Nos países do Leste Europeu e da ex-União Soviética,
a destruição acelerada das forças produtivas e das estruturas
sociais conduziram a situações dramáticas com custos
humanos incalculáveis, afectando muito em particular as mulheres.
Os textos que nos chegam da Marcha e, em particular, as Reivindicações Mundiais são muito interessantes e lúcidos pela atractiva mas simples linguagem usada e, sobretudo, porque revelam um conhecimento reflectido e profundo da situação geral da Humanidade, em particular das mulheres. É efectuado um diagnóstico que nos parece correcto, são avançadas propostas concretas que consubstanciam verdadeiras transformações estruturais e não meras operações de cosméstica para dar ao capitalismo neoliberal um pretenso rosto humano.
As Reivindicações Mundiais avançam com propostas
concretas para eliminar a pobreza e a violência. Sendo um documento
extenso, destacamos apenas algumas dessas propostas.
Exige-se a plena efectivação do exercício dos direitos
económicos e sociais (trabalho, educação, habitação,
saúde e segurança social, cultura, propriedade e controlo da
água potável...) e dos direitos cívicos e políticos
(associação e sindicalização, direito à
cidadania, nomeadamente o direito a um registo do nascimento, promoção
do acesso das mulheres aos centros de decisão...).
Propõe-se, entre outras, a aplicação urgente de medidas
tais com a Taxa Tobin, a rejeição do projecto do Acordo Multilateral
de Investimentos, o fim dos programas de reajustamento estrutural do Banco
Mundial e do FMI, o fim das compressões e cortes nos orçamentos
sociais e nos serviços públicos.
Exige-se o cancelamento da dívida de todos os países do Terceiro
Mundo, a eliminação dos chamados paraísos fiscais, o
fim do segredo bancário e o levantamento dos embargos e bloqueios decretados
pelas grandes potências a diversos países.
Reivindica-se que os Estados reconheçam nas suas leis e acções
que todas as formas de violência contra as mulheres são violações
dos direitos humanos fundamentais e que não podem ser justificadas
por qualquer costume, religião, prática cultural ou poder político.
Exige-se que os Estados ratifiquem sem reservas e apliquem um conjunto importante
de instrumentos de direito internacional, nomeadamente a Declaração
Universal dos Direitos do Homem, a Convenção Internacional para
a Eliminação de todas as formas de Discriminação
contra as Mulheres e a Convenção dos Direitos da Criança.
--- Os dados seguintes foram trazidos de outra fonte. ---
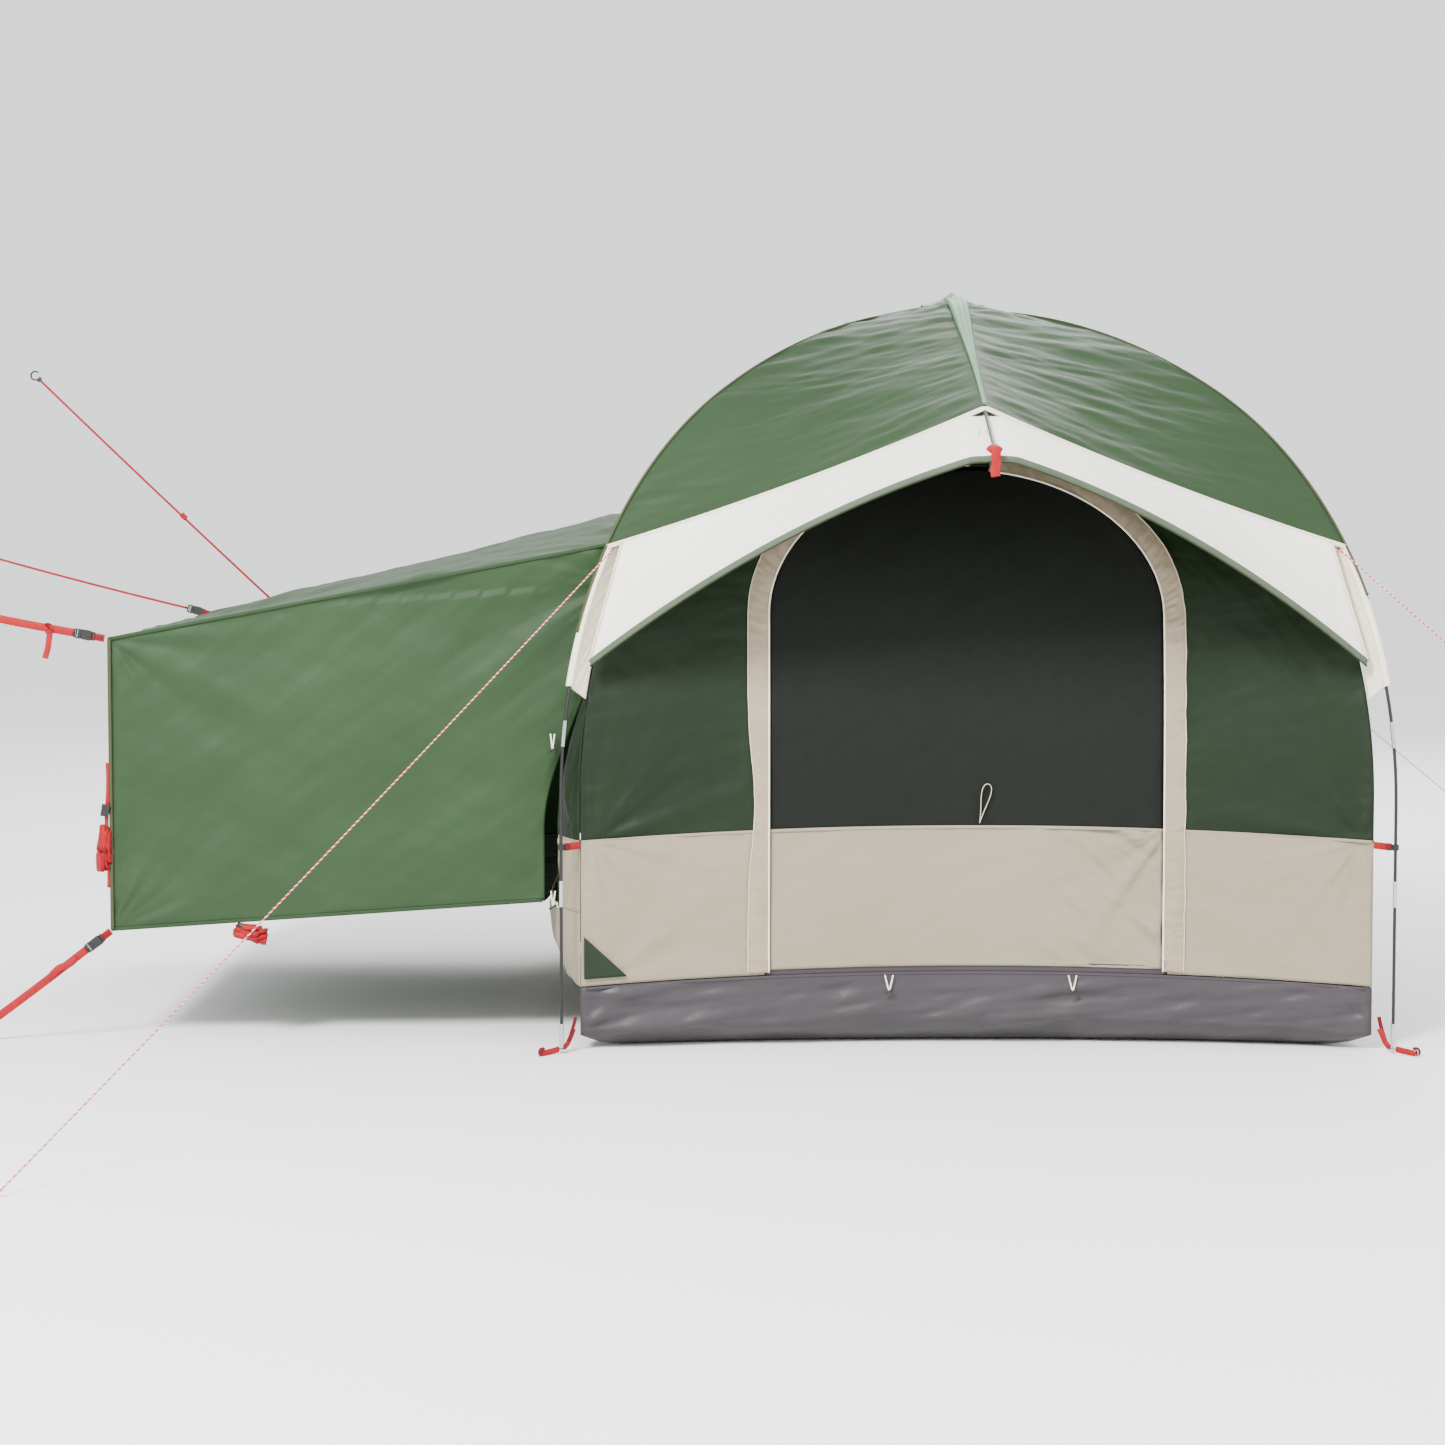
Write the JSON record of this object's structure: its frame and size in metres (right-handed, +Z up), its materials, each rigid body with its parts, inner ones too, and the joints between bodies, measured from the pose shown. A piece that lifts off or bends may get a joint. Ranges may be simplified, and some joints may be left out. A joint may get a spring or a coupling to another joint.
{
  "type": "tent on poles",
  "caption": "Square dome tent on crossed poles with a ridge pole, roof fly with front visor, zipped door and a tapering sleeve that straps to a vehicle.",
  "frame": {"origin": "middle of the groundsheet's underside, on the ground", "axes": "+Z up, -Y out of the door, +X to the right seen from the front; the vehicle sleeve runs to -X"},
  "size_m": [6.1652, 6.2317, 2.2626],
  "materials": {
    "fibreglass": "gloss",
    "ferrule_steel": "satin",
    "elastic_white": "woven",
    "hardware_black": "matte",
    "webbing_red": "woven",
    "wire_steel": "satin",
    "tub_grey": "coated",
    "wall_fabric": "coated",
    "wall_beige": "coated",
    "mesh_dark": "mesh",
    "tape_cream": "woven",
    "zip_metal": "satin",
    "mesh_pale": "mesh",
    "fly_green": "coated",
    "crest_green": "coated",
    "visor_white": "coated",
    "sleeve_green": "coated",
    "rope_red": "braided"
  },
  "bodies": {
    "root": {"pole_a_rods": "fibreglass", "pole_b_rods": "fibreglass", "ridge_pole_rods": "fibreglass", "pole_ferrules": "ferrule_steel", "shock_cords": "elastic_white", "pole_tips": "ferrule_steel", "pole_clips": "hardware_black", "corner_rings": "wire_steel", "corner_webbing": "webbing_red", "corner_pegs": "wire_steel", "tub_floor": "tub_grey", "tub_walls": "tub_grey", "front_wall_left": "wall_fabric", "front_wall_right": "wall_fabric", "flap_left": "tape_cream", "flap_right": "tape_cream", "zip_tapes": "tape_cream", "right_wall": "wall_fabric", "rear_wall": "wall_fabric", "left_wall_lower": "wall_beige", "left_wall_sides": "wall_fabric", "left_wall_top": "wall_fabric", "ceiling_mesh": "mesh_pale", "fly_front": "fly_green", "fly_rear": "fly_green", "fly_left": "fly_green", "fly_right": "fly_green", "ridge_crest": "crest_green", "visor": "visor_white", "ridge_pocket": "webbing_red", "front_pole_sleeves": "tape_cream", "sleeve_near": "sleeve_green", "sleeve_roof": "sleeve_green", "sleeve_far": "sleeve_green", "sleeve_floor": "sleeve_green", "mouth_webbing": "webbing_red", "buckle_sockets": "hardware_black", "roof_strap": "webbing_red", "roof_strap_hook": "hardware_black", "guy_front_left": "rope_red", "guy_front_right": "rope_red", "guy_rear_right": "rope_red", "guy_pegs": "wire_steel"},
    "door": {"door_window": "mesh_dark", "door_lower": "wall_beige", "door_pull": "tape_cream"},
    "zip_slider_left": {"zip_slider_left": "zip_metal"},
    "zip_slider_right": {"zip_slider_right": "zip_metal"},
    "buckle_near_top": {"buckle_near_top": "hardware_black", "strap_near_top": "webbing_red"},
    "buckle_near_bottom": {"buckle_near_bottom": "hardware_black", "strap_near_bottom": "webbing_red"},
    "buckle_far_top": {"buckle_far_top": "hardware_black", "strap_far_top": "webbing_red"},
    "roof_strap_slider": {"roof_strap_slider": "webbing_red"},
    "guy_runner": {"guy_runner": "hardware_black"},
    "sill_toggle_left": {"sill_toggle_left": "hardware_black"},
    "sill_toggle_right": {"sill_toggle_right": "hardware_black"},
    "side_toggle_upper": {"side_toggle_upper": "hardware_black"},
    "side_toggle_lower": {"side_toggle_lower": "hardware_black"}
  },
  "joints": [
    {"name": "door_fold", "type": "hinge", "parent": "root", "child": "door", "pos_m": [-0.025, -1.067, 0.222], "axis": [1, 0, 0], "range_deg": [0, 70]},
    {"name": "zip_left", "type": "slide", "parent": "root", "child": "zip_slider_left", "axis": [0, 0, 1], "range_m": [0, 0.45]},
    {"name": "zip_right", "type": "slide", "parent": "root", "child": "zip_slider_right", "axis": [0, 0, 1], "range_m": [0, 0.45]},
    {"name": "release_near_top", "type": "slide", "parent": "root", "child": "buckle_near_top", "axis": [-0.9819, 0, 0.1894], "range_m": [0, 0.03]},
    {"name": "release_near_bottom", "type": "slide", "parent": "root", "child": "buckle_near_bottom", "axis": [-0.799, 0, -0.6014], "range_m": [0, 0.03]},
    {"name": "release_far_top", "type": "slide", "parent": "root", "child": "buckle_far_top", "axis": [-0.9671, 0, 0.2544], "range_m": [0, 0.03]},
    {"name": "roof_strap_adjust", "type": "slide", "parent": "root", "child": "roof_strap_slider", "axis": [-0.723, 0, 0.6909], "range_m": [-0.15, 0.15]},
    {"name": "guy_tension", "type": "slide", "parent": "root", "child": "guy_runner", "axis": [0.5939, 0.6807, -0.429], "range_m": [-0.1, 0.3]},
    {"name": "sill_toggle_left_swing", "type": "hinge", "parent": "root", "child": "sill_toggle_left", "pos_m": [-0.25, -1.06899, 0.20636], "axis": [-1, 0, 0], "range_deg": [0, 60]},
    {"name": "sill_toggle_right_swing", "type": "hinge", "parent": "root", "child": "sill_toggle_right", "pos_m": [0.29, -1.07061, 0.20579], "axis": [-1, 0, 0], "range_deg": [0, 60]},
    {"name": "side_toggle_upper_swing", "type": "hinge", "parent": "root", "child": "side_toggle_upper", "pos_m": [-1.24, -1.024, 0.915], "axis": [-1, 0, 0], "range_deg": [0, 60]},
    {"name": "side_toggle_lower_swing", "type": "hinge", "parent": "root", "child": "side_toggle_lower", "pos_m": [-1.24, -1.024, 0.45], "axis": [-1, 0, 0], "range_deg": [0, 60]}
  ]
}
Por todas as razões expostas parece-nos também oportuna e correcta
a decisão da reunião de 20/21 de Novembro do Comité Central
do PCP no sentido de decidir como uma das grandes causas e linha de intervenção,
participação e luta a Marcha Mundial de Mulheres contra a Pobreza
e a Violência.
(1) Calendário islâmico: ano 1421; calendário
judaico: ano 5760.
(2) e:mail: marcha 2000 @ ffq.qc.ca.; pág. web: www.ffq.qc.ca.
(3) Fontes dos dados: PNUD - Relatórios do Desenvolvimento Humano de
1998 e 1999. Lisboa, Trinova Editora, 1998 e 1999; FNUAP - A situação
da população mundial. 6 mil milhões. Nova Iorque, 1999.